> [Problem]:
Give every line below again, exactly.
= = = =
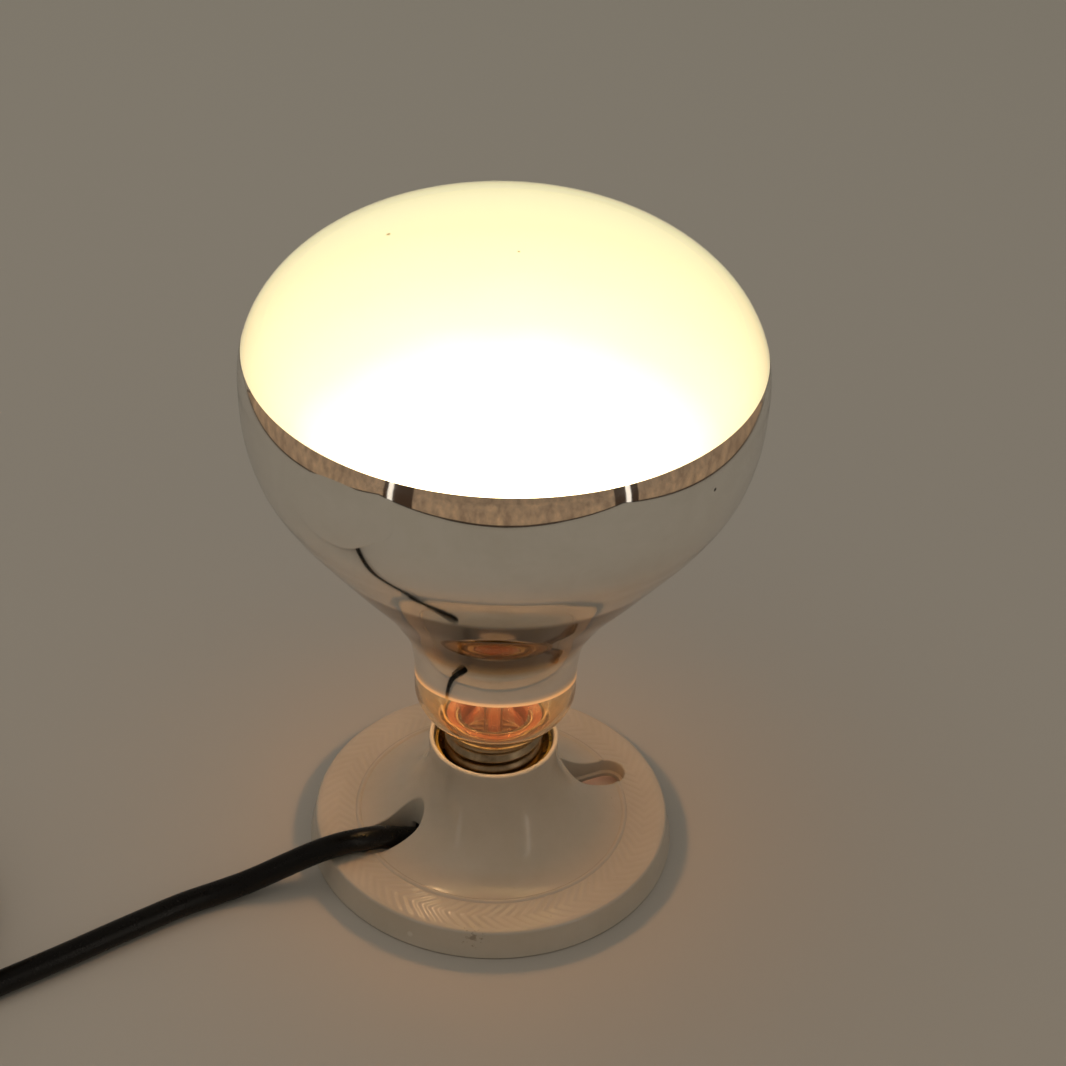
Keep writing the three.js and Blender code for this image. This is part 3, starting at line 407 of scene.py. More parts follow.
tie = {"sheet": 0.8, "width": 9, "turn": 0.4, "corner": 2.6, "edge": 0.3, "gap": 0.3}
leadLow = lead["diameter"] / 2 + lead["rest"]  # height of the lead's middle where it lies on the table
plugMiddle = plug["thickness"] / 2 + lead["rest"]


def risingHeight(x):
    # Two arcs of the least bend radius, one curving up from the table, one curving over the flange
    topX, topZ = lead["overFlange"]
    swing = math.acos(1 - (topZ - leadLow) / (2 * lead["bend"]))
    turnX = topX - lead["bend"] * math.sin(swing)
    flatX = 2 * turnX - topX
    x = np.asarray(x, float)
    offset = np.where(x < turnX, np.maximum(x - flatX, 0), topX - x)
    sag = lead["bend"] - np.sqrt(lead["bend"] ** 2 - offset ** 2)
    return np.where(x < turnX, leadLow + sag, topZ - sag)


def coilFrame():
    # Where the lead enters its coil, the coil's middle, and the entry's direction from there
    heading = unit(np.array(lead["heading"]))
    x, y, _ = lead["tableRoute"][-1]
    entry = (-x, y) + heading * lead["toEntry"]
    centre = entry + np.array([heading[1], -heading[0]]) * lead["coilRadius"]
    return entry, centre, math.atan2(*(entry - centre)[::-1])


def coilPoint(t):
    # Spirals in for half the turns, climbs one layer, and spirals out on top of itself
    _, centre, entryAngle = coilFrame()
    half = lead["turns"] / 2
    eased = np.hypot(np.abs(t - half), lead["turnEase"]) - math.hypot(half, lead["turnEase"])
    radius = lead["coilRadius"] + lead["turnPitch"] * eased
    angle = entryAngle - t * turn
    settle = lead["coilLift"] * smooth(1 - t / lead["settleTurns"])
    height = leadLow + lead["coilLift"] - settle + lead["turnPitch"] * smooth((t - half) * 2 + 0.5)
    return np.stack([centre[0] + radius * np.cos(angle), centre[1] + radius * np.sin(angle), height], -1)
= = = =
> [Full solution]:
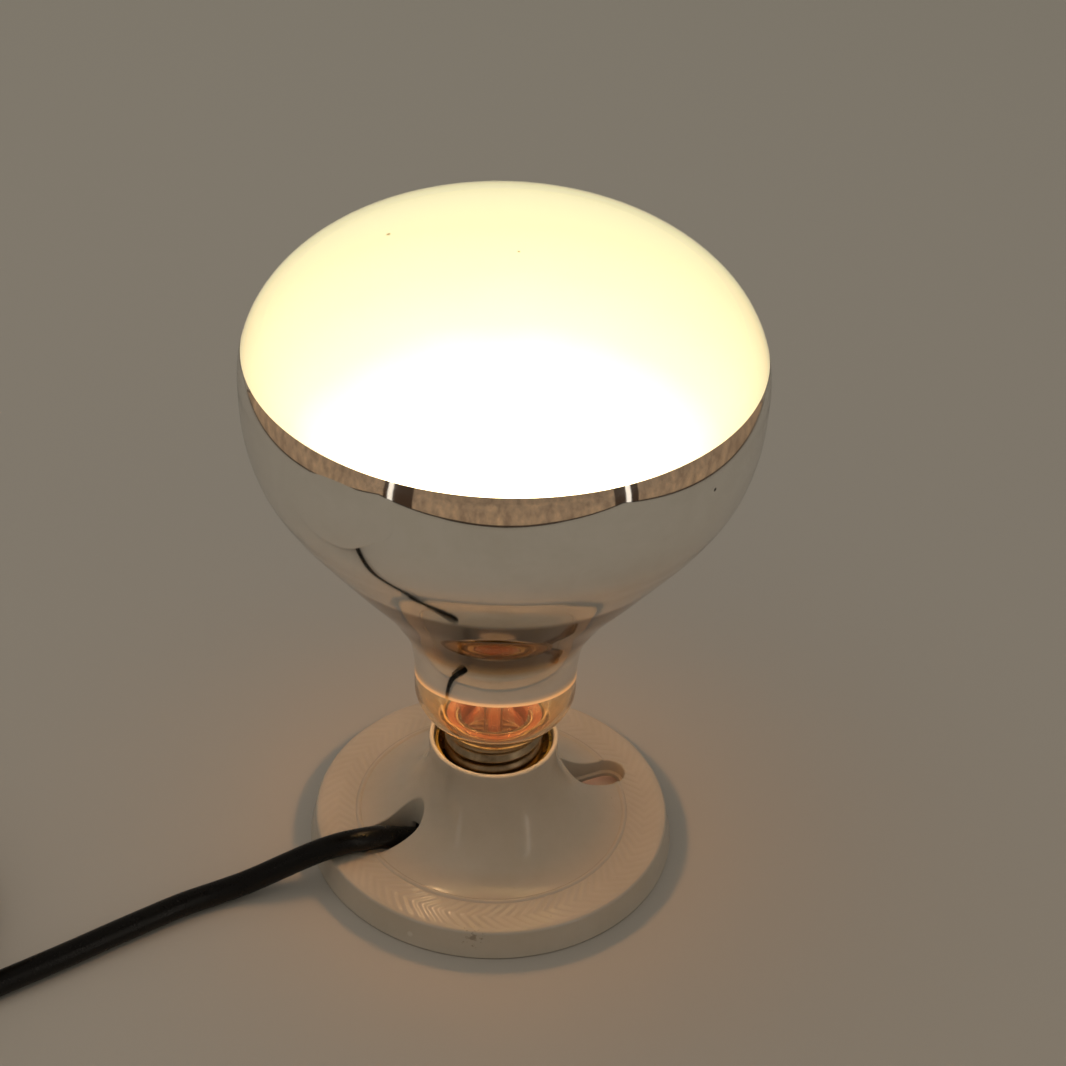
Keep writing the three.js and Blender code for this image. This is part 3, starting at line 407 of scene.py. More parts follow.
tie = {"sheet": 0.8, "width": 9, "turn": 0.4, "corner": 2.6, "edge": 0.3, "gap": 0.3}
leadLow = lead["diameter"] / 2 + lead["rest"]  # height of the lead's middle where it lies on the table
plugMiddle = plug["thickness"] / 2 + lead["rest"]


def risingHeight(x):
    # Two arcs of the least bend radius, one curving up from the table, one curving over the flange
    topX, topZ = lead["overFlange"]
    swing = math.acos(1 - (topZ - leadLow) / (2 * lead["bend"]))
    turnX = topX - lead["bend"] * math.sin(swing)
    flatX = 2 * turnX - topX
    x = np.asarray(x, float)
    offset = np.where(x < turnX, np.maximum(x - flatX, 0), topX - x)
    sag = lead["bend"] - np.sqrt(lead["bend"] ** 2 - offset ** 2)
    return np.where(x < turnX, leadLow + sag, topZ - sag)


def coilFrame():
    # Where the lead enters its coil, the coil's middle, and the entry's direction from there
    heading = unit(np.array(lead["heading"]))
    x, y, _ = lead["tableRoute"][-1]
    entry = (-x, y) + heading * lead["toEntry"]
    centre = entry + np.array([heading[1], -heading[0]]) * lead["coilRadius"]
    return entry, centre, math.atan2(*(entry - centre)[::-1])


def coilPoint(t):
    # Spirals in for half the turns, climbs one layer, and spirals out on top of itself
    _, centre, entryAngle = coilFrame()
    half = lead["turns"] / 2
    eased = np.hypot(np.abs(t - half), lead["turnEase"]) - math.hypot(half, lead["turnEase"])
    radius = lead["coilRadius"] + lead["turnPitch"] * eased
    angle = entryAngle - t * turn
    settle = lead["coilLift"] * smooth(1 - t / lead["settleTurns"])
    height = leadLow + lead["coilLift"] - settle + lead["turnPitch"] * smooth((t - half) * 2 + 0.5)
    return np.stack([centre[0] + radius * np.cos(angle), centre[1] + radius * np.sin(angle), height], -1)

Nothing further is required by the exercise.